WRITTEN EXERCISE: Return only the lines from the top of the material through the line marked by "sensor: float = 36.0", unaltered.

RECORDS FOR PROCESSING:
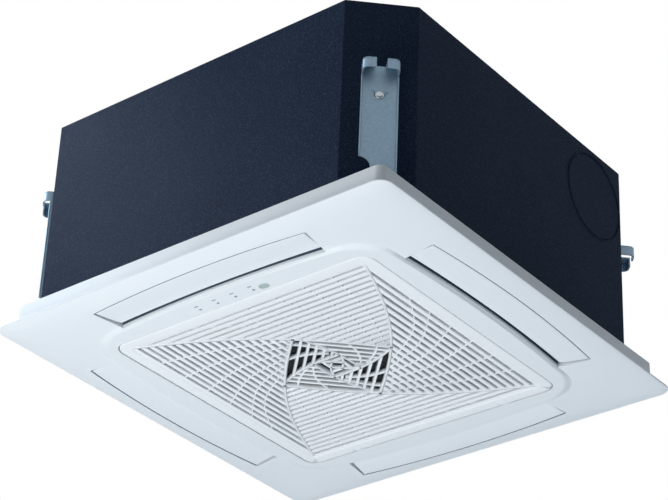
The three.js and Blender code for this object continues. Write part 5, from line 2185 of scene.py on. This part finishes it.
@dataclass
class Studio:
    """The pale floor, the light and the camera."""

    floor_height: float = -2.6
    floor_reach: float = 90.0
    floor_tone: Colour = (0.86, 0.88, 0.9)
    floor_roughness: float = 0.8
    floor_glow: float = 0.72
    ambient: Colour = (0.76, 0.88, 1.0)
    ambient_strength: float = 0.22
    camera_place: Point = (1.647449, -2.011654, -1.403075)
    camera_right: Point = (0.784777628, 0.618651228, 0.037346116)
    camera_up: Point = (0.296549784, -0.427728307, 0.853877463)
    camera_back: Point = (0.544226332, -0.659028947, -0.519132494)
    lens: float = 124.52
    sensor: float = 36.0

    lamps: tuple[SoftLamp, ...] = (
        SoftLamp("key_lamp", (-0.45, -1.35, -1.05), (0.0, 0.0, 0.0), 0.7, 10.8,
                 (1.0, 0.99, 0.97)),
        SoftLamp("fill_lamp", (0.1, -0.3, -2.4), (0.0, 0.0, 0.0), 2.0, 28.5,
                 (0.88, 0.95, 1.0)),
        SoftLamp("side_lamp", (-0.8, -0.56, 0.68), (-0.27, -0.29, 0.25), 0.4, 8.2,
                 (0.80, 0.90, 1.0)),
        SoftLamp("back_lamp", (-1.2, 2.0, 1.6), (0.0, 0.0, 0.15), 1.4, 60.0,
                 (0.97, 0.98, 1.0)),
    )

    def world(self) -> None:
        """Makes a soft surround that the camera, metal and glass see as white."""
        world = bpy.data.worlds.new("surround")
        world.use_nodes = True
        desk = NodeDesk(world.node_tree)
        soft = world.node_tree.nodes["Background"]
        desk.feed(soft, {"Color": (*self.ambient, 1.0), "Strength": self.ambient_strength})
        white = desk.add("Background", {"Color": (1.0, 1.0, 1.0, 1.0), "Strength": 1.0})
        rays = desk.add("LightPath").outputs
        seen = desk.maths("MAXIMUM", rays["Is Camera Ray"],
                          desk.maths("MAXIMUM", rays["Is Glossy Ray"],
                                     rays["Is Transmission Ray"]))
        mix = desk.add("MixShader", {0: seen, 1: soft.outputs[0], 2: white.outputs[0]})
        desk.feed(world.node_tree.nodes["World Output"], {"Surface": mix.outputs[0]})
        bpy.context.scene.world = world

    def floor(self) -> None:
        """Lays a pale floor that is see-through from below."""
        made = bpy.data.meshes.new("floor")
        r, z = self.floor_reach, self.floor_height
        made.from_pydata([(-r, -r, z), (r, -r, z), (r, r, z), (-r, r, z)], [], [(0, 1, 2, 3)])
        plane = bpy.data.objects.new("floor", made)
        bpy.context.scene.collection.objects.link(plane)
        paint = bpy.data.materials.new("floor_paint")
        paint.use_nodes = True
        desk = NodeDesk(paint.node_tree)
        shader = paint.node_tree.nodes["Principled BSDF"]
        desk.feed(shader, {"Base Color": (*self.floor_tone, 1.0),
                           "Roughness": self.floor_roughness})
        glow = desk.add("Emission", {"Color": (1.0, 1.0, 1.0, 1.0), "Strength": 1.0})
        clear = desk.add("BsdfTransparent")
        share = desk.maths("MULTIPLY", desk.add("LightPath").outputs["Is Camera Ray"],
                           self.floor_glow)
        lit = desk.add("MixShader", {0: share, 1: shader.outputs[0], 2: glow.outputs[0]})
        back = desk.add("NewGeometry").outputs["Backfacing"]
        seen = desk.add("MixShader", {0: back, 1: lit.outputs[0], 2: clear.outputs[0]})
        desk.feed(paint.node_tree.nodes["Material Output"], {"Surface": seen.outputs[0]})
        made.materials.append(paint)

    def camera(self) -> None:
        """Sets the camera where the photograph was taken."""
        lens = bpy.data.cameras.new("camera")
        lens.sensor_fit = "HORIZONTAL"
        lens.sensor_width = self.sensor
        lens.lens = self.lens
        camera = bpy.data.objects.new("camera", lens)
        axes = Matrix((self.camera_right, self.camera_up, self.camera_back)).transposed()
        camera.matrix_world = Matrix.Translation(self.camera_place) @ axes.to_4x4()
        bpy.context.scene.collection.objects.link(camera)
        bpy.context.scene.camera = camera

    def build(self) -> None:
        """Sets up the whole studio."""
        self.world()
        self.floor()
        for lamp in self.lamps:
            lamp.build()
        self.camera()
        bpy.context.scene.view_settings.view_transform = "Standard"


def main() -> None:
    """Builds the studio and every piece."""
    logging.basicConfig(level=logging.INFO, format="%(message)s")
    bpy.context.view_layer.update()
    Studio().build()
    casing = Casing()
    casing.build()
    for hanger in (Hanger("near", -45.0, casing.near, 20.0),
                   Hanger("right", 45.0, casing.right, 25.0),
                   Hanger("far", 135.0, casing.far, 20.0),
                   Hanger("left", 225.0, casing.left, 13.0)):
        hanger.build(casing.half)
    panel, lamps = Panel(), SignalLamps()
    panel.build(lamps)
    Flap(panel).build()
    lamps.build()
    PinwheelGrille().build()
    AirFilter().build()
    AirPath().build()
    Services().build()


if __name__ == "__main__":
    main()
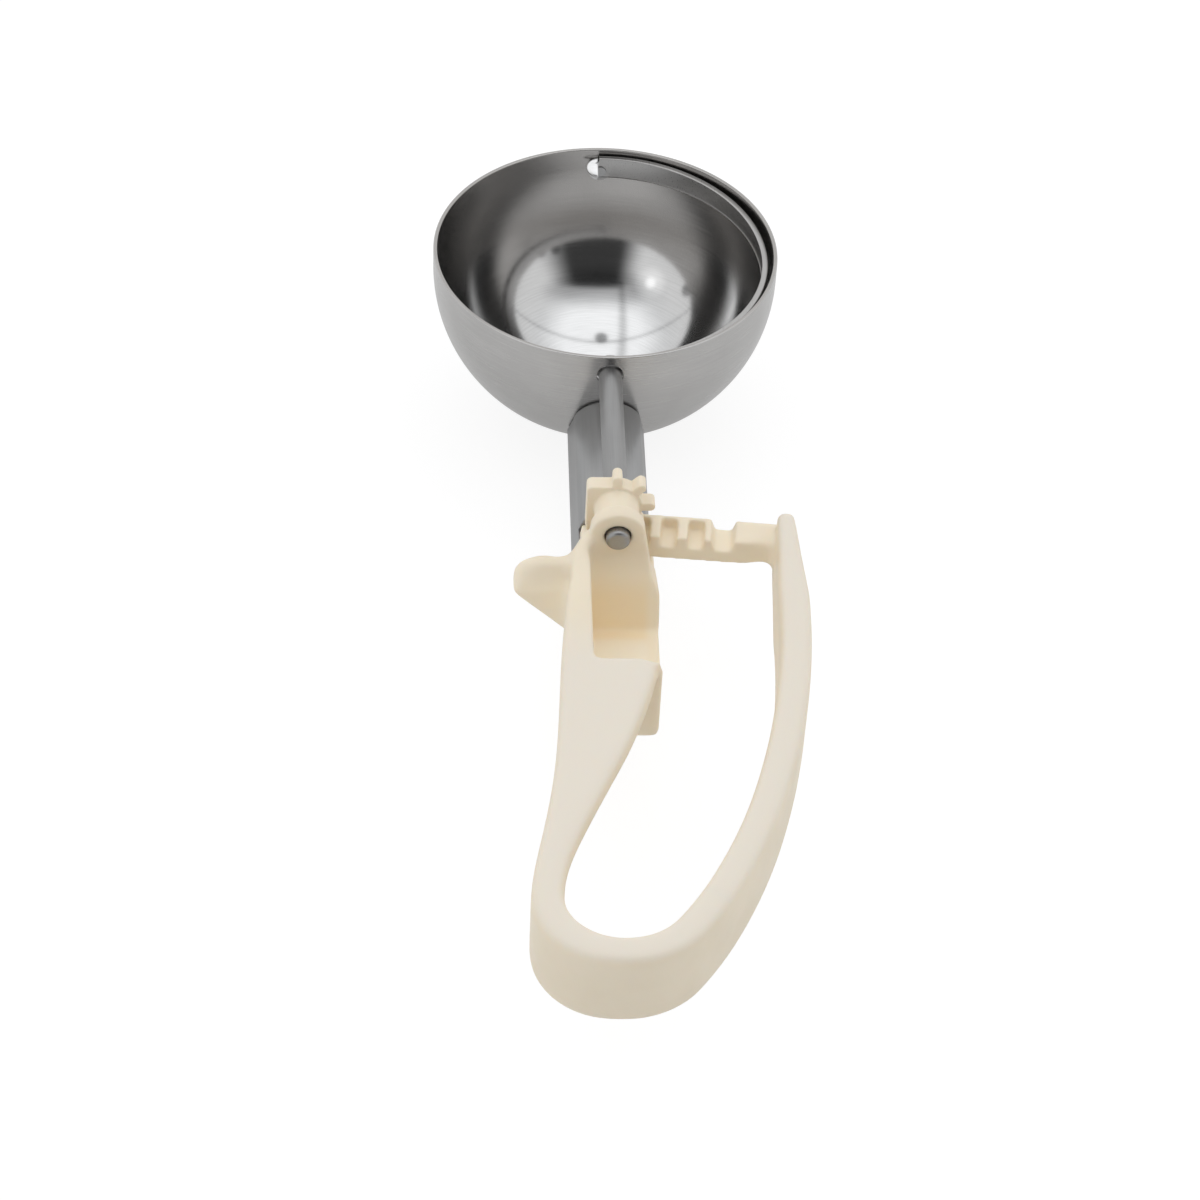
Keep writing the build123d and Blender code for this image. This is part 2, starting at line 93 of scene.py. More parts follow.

FINAL RESULT:
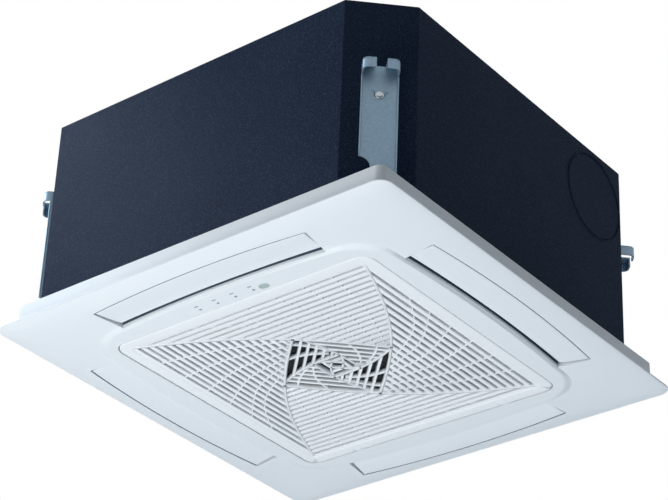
The three.js and Blender code for this object continues. Write part 5, from line 2185 of scene.py on. This part finishes it.
@dataclass
class Studio:
    """The pale floor, the light and the camera."""

    floor_height: float = -2.6
    floor_reach: float = 90.0
    floor_tone: Colour = (0.86, 0.88, 0.9)
    floor_roughness: float = 0.8
    floor_glow: float = 0.72
    ambient: Colour = (0.76, 0.88, 1.0)
    ambient_strength: float = 0.22
    camera_place: Point = (1.647449, -2.011654, -1.403075)
    camera_right: Point = (0.784777628, 0.618651228, 0.037346116)
    camera_up: Point = (0.296549784, -0.427728307, 0.853877463)
    camera_back: Point = (0.544226332, -0.659028947, -0.519132494)
    lens: float = 124.52
    sensor: float = 36.0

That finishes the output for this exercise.